The next part was to construct a circuit with 3 bulbs in series. Voltage drop was measured again and was found that the major voltage drops were across the bulbs and because the bulbs were all the same size, they all had the same voltage drops. The current was again measure around the circuit and the current was again consistant at .44 amps, which was higher than the circuit with 2 bulbs. Resistance and power output were then calculated and I found total resistance to be 28.4 ohms, which is larger than the circuit with 2 bulbs, and power output of each bulb I calculated to be 5.5 watts, which is slightly less than the 2 bulb circuit. This is because the circuit with 3 bulbs has more resistance, which means less current, which means less power out put.
We were then asked about the difference between available voltage and voltage drop.
3 bulbs in series
The voltage drop readings are telling us how much voltage is lost at that component.

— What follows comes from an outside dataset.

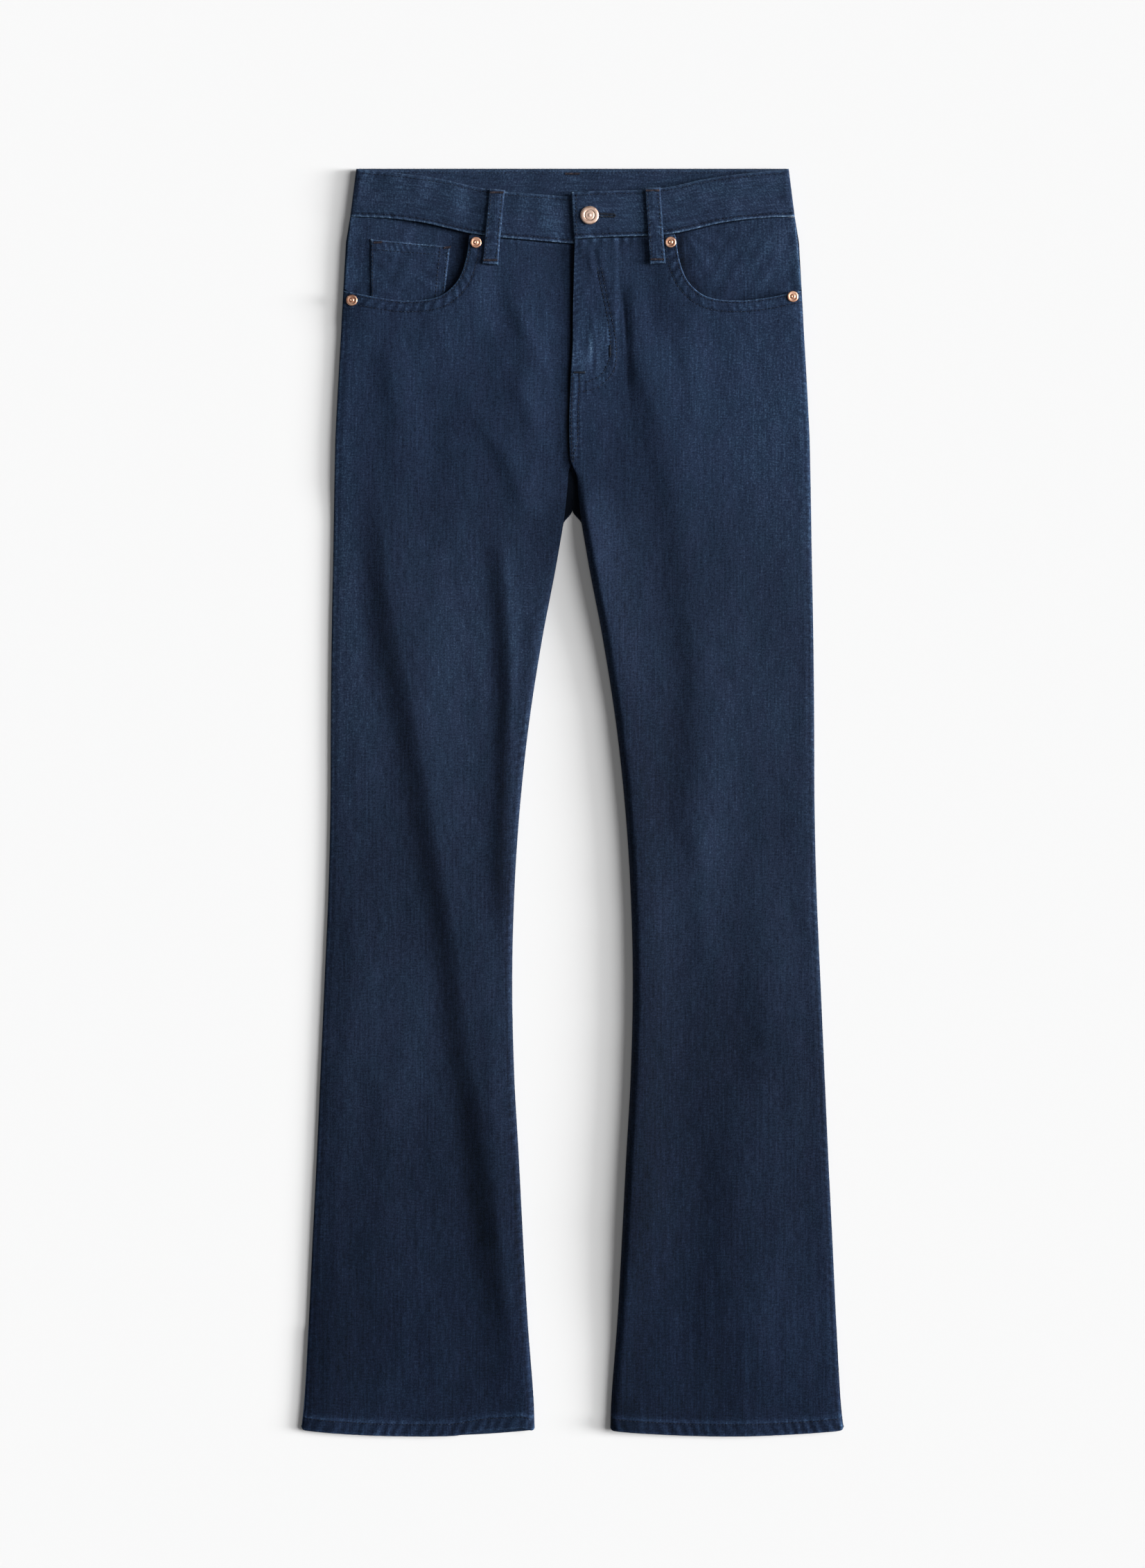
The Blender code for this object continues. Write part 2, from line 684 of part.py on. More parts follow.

The voltage available readings tell us how much voltage is available at any given part of the circuit.

individual circuits

We first learnt about voltage, resistance, current and power. Voltage, V, is measured in volts, v, and is the energy or pressure behind the current. Resistance, R, is measured in ohms, Ω and is what makes it harder for the current to flow around a circuit. Current, I, is measured in amps, A, and is the amount of electricity flowing around the circuit. Power, P, is measured in watts, w, and is the power output of a component or circuit. The first part of the electrical unit was individual circuits. These are simple cirrcuits consisting of a DC power supply, fuse, switch and a lightbulb, and then the circuit was earthed back to the power supply.
We then began to carry out tests. The first test was the available voltge - which is the voltage available at any given point on the circuit. We tested the avaible voltage at the positive of the 12V DC power supply, at the terminals before and after the switch, at the terminals before and after the light bulb and at the negative of the power supply. Getting accurate measurements became difficult because of the fluxuating voltage of the power supplu. In doing this I found that the only major voltage drop was at the light bulb. There were minimal voltage drops at the switch and wires which is explainable by a small amount of resistance in these components. We then measured the current flowing through the circuit by connecting the ammeter in series before the light bulb. This turned out to be .36 amps. We then used Ohms laws to calculate the resistance and power of the light bulb. We then did the same circuit with a bigger bulb and found that there was a higher current draw, less resistance and a higher power out put in the circuit with the bigger bulb.

safety

On the day of our first practical class we were briefed on a bit about safety.
We were told where the fire extinguisher was located and where our emergency exits are. These are staight down the hall and the down the stairs or down the hall to the left and then down the stairs. And the fire extinguisher is located in the corner of the room next to the door.

We were also told about personal protection equipment. Steel cap boots and overalls or a coat are a must and anything else is optional. If we are not in the correct PPE we should not be turning up to practical class. Or if an accident occurs, unitec will be in alot of trouble and the students could potentially have missing toes etc.